Reporting period: 2018-09-05 to 2020-09-04

Women living with human immunodeficiency virus (WLHIV) have an increased risk of cervical cancer and precancer. The majority of WLHIV live in low- and middle-income countries where access to cervical cancer screening, and treatment of precancerous cervical lesions is limited. Cervical cancer screening strategies have previously shown variable sensitivity (visual inspection methods) or low specificity (HPV-DNA based tests) for the detection of cervical precancer among WLHIV. Novel strategies are required to more effectively screen WLHIV with or without an effective triage strategy without resulting in unnecessary referrals. The precise diagnostic accuracy of various cervical cancer screening strategies in WLHIV remains uncertain and varies widely across studies.
The aim of the MEsHH study was to evaluate novel cervical cancer screening strategies, including DNA methylation assays compared to other existing cervical cancer screening methods, including visual inspection, cervical cytology and HPV DNA for detection of cervical precancer among a cohort of WLHIV in Sub-Saharan Africa. Secondary objectives were to gain an understanding on how HIV disease progression (measured using ART status and CD4+ count) impacts the diagnostic accuracy of cervical cancer screening strategies.
A DNA methylation approach using HPV16 was evaluated in 151 HPV16 positive WLHIV in Burkina Faso and South Africa enrolled in the HPV in Africa Research Partnership study.

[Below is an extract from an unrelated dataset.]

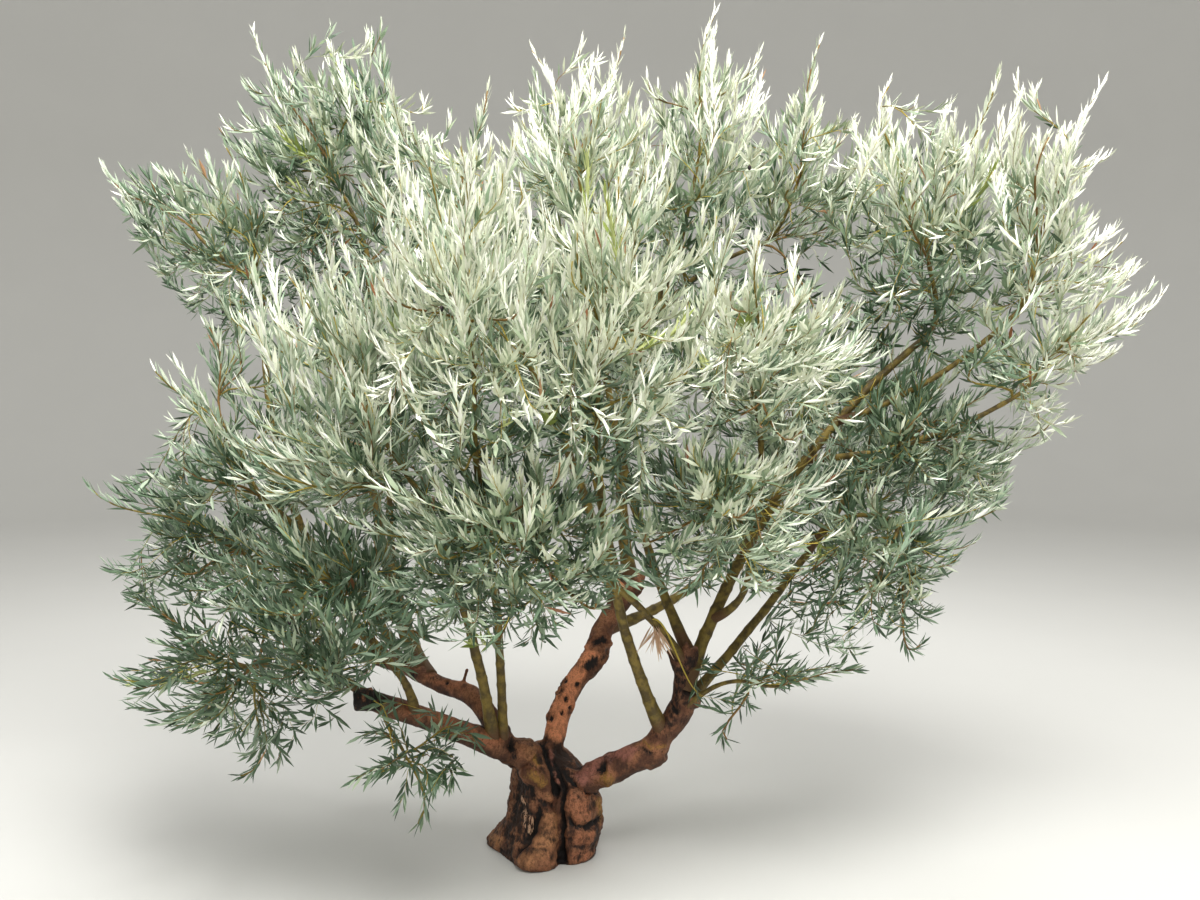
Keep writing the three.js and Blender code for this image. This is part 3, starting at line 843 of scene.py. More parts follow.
@dataclass(frozen=True, eq=False)
class Link:
    """A value in a finish's graph that can be reckoned with like a number."""

    graph: "Graph"
    socket: bpy.types.NodeSocket

    def reckon(self, operation: str, *others: "Link | float") -> "Link":
        """The result of a Math node on this value and others."""
        return self.graph.node("ShaderNodeMath", {"operation": operation}, [self, *others])

    def __add__(self, other: "Link | float") -> "Link":
        """Adds."""
        return self.reckon("ADD", other)

    __radd__ = __add__

    def __mul__(self, other: "Link | float") -> "Link":
        """Multiplies."""
        return self.reckon("MULTIPLY", other)

    __rmul__ = __mul__

    def __sub__(self, other: "Link | float") -> "Link":
        """Subtracts from this value."""
        return self.reckon("SUBTRACT", other)

    def __rsub__(self, other: float) -> "Link":
        """Subtracts this value."""
        return self.graph.node("ShaderNodeMath", {"operation": "SUBTRACT"}, [other, self])

    def ramp(self, low: float, high: float) -> "Link":
        """A share from 0 at low to 1 at high, with soft ends."""
        inputs = {"Value": self, "From Min": low, "From Max": high}
        return self.graph.node("ShaderNodeMapRange", {"interpolation_type": "SMOOTHSTEP"}, inputs)


class Graph:
    """The graph of one finish, made a node at a time."""

    def __init__(self, name: str) -> None:
        """Starts a material with a plain shader."""
        self.material = bpy.data.materials.new(name)
        self.material.use_nodes = True
        self.tree = self.material.node_tree
        self.tree.nodes.clear()
        self.shader = self.tree.nodes.new("ShaderNodeBsdfPrincipled")
        output = self.tree.nodes.new("ShaderNodeOutputMaterial")
        self.tree.links.new(self.shader.outputs["BSDF"], output.inputs["Surface"])

    def feed(self, socket: bpy.types.NodeSocket, value: "Link | float | Sequence[float]") -> None:
        """Links a value to a socket, or sets it there."""
        if isinstance(value, Link):
            self.tree.links.new(value.socket, socket)
        elif isinstance(value, tuple) and socket.type == "RGBA":
            socket.default_value = (*value, 1.0)
        else:
            socket.default_value = value

    def node(self, kind: str, settings: dict[str, str], inputs: dict | list, output: int | str = 0) -> Link:
        """Adds a node.

        Args:
            kind: The node's type.
            settings: Its own settings, which are made first.
            inputs: Values or links for its sockets, by name or in their order.
            output: The socket that the result is read from.

        Returns:
            The link to that socket.
        """
        made = self.tree.nodes.new(kind)
        for name, value in settings.items():
            setattr(made, name, value)
        named = inputs.items() if isinstance(inputs, dict) else enumerate(inputs)
        for key, value in named:
            self.feed(made.inputs[key], value)
        return Link(self, made.outputs[output])

    def place(self) -> Link:
        """The place on the piece, in metres."""
        return self.node("ShaderNodeTexCoord", {}, {}, "Object")

    def value(self, mark: "Mark") -> Link:
        """A value that the mesh keeps for each corner."""
        return self.node("ShaderNodeAttribute", {"attribute_name": mark.value}, {}, "Fac")

    def stretch(self, place: Link, scale: Place) -> Link:
        """The place with each axis scaled."""
        return self.node("ShaderNodeVectorMath", {"operation": "MULTIPLY"}, [place, scale])

    def grain(self, place: Link, size: float, detail: float = 2.0, roughness: float = 0.5) -> Link:
        """Adds noise.

        Args:
            place: The place on the piece.
            size: How far it is from lump to lump, in millimetres.
            detail: How many finer layers it has.
            roughness: How strong they are.

        Returns:
            The noise, from 0 to 1.
        """
        inputs = {"Vector": place, "Scale": 1 / (size * METRES), "Detail": detail, "Roughness": roughness}
        return self.node("ShaderNodeTexNoise", {}, inputs)

    def cells(self, place: Link, size: float) -> Link:
        """The distance to the nearest of scattered points, as a share of a size in millimetres."""
        inputs = {"Vector": place, "Scale": 1 / (size * METRES)}
        return self.node("ShaderNodeTexVoronoi", {}, inputs, "Distance")

    def mix(self, share: Link | float, low: Link | Colour, high: Link | Colour) -> Link:
        """Mixes two colours.

        Args:
            share: How much of the second one there is.
            low: The first colour.
            high: The second colour.

        Returns:
            The mixed colour.
        """
        made = self.tree.nodes.new("ShaderNodeMix")
        made.data_type = "RGBA"
        sockets = [socket for socket in made.inputs if socket.enabled]
        for socket, value in zip(sockets, (share, low, high)):
            self.feed(socket, value)
        result = next(socket for socket in made.outputs if socket.enabled)
        return Link(self, result)

    def bump(self, height: Link, depth: float) -> Link:
        """Normals for a height that is given as a share of a depth in millimetres."""
        inputs = {"Height": height, "Distance": depth * METRES, "Strength": 1.0}
        return self.node("ShaderNodeBump", {}, inputs, "Normal")

    def finish(self, **inputs: Link | float | Colour) -> Material:
        """Feeds the shader's sockets, with _ for a blank in their names, and gives the material."""
        for name, value in inputs.items():
            self.feed(self.shader.inputs[name.replace("_", " ")], value)
        return self.material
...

HPV16 infection was common in WLHIV with and without precancer, although prevalence of precancer was higher in women with HPV16 infection compared to those without HPV16 infection. DNA methylation of HPV16 L1/L2 genes did not distinguish women with and without cervical precancer, but HPV16 viral load was significantly higher in women with precancer compared to those without. In this study, HPV16 viral load (E6/E7) test had higher diagnostic accuracy to detect cervical precancer in women with HPV16 infection, compared to DNA methylation of HPV16.
To address the secondary objective, several meta-analyses were conducted during this study to evaluate the diagnostic accuracy of current and novel cervical cancer screening strategies in women living with HIV. In a meta-analysis of the diagnostic accuracy of cervical cancer screening strategies in WLHIV including 31 studies and 17,676 WLHIV which evaluated screen strategies (VIA, HPV-DNA tests, cervical cytology) and screen-triage (VIA, cytology, HPV16/18 genotyping in HPV positive women) strategies for precancer, VIA had variable sensitivity and specificity for precancer due to heterogeneity in study design and training and experience of operators. Less variability was observed for HPV-DNA based tests which had high sensitivity for precancer but low specificity which is possibly a reflection of the high prevalence of non-clinically relevant HR-HPV infections, thereby suggesting the need for a triage test for HPV positive women. Modifications to HPV tests to increase threshold for test positivity as well as restricted genotype approach increased specificity. In a separate meta-analysis of the evidence on diagnostic accuracy of currently available DNA methylation assays for precancer, 16,336 women in 43 studies provided data on the mostly studied human genes (CADM1, MAL, MIR-124-2, FAM19A4, POU4F3, EPB41L3, PAX1, SOX1) and HPV genotypes (HPV16 L1/L2 genes). Most (81%) studies evaluated methylation assays following a high-risk (HR)-HPV-positive or abnormal cytology result. As a triage test, DNA methylation has higher specificity than cervical cytology and higher sensitivity than HPV16/18 genotyping.
This data will contribute to the evidence on choice of screening strategies for detection of cervical precancer among WLHIV in low- and middle-income setting. The research findings will create an awareness of magnitude of the problem of cervical cancer among WLHIV populations, and the need, importance and limitations of current screening modalities, in addition to the possible incorporation of more novel screening approaches, including DNA methylation assays in national cervical cancer screening guidelines if shown to be effective in future studies. Molecular based strategies can play an important role in cervical cancer screening, especially in the universal ART era and in COVID-19 era where options for self-sampling will facilitate screening participation.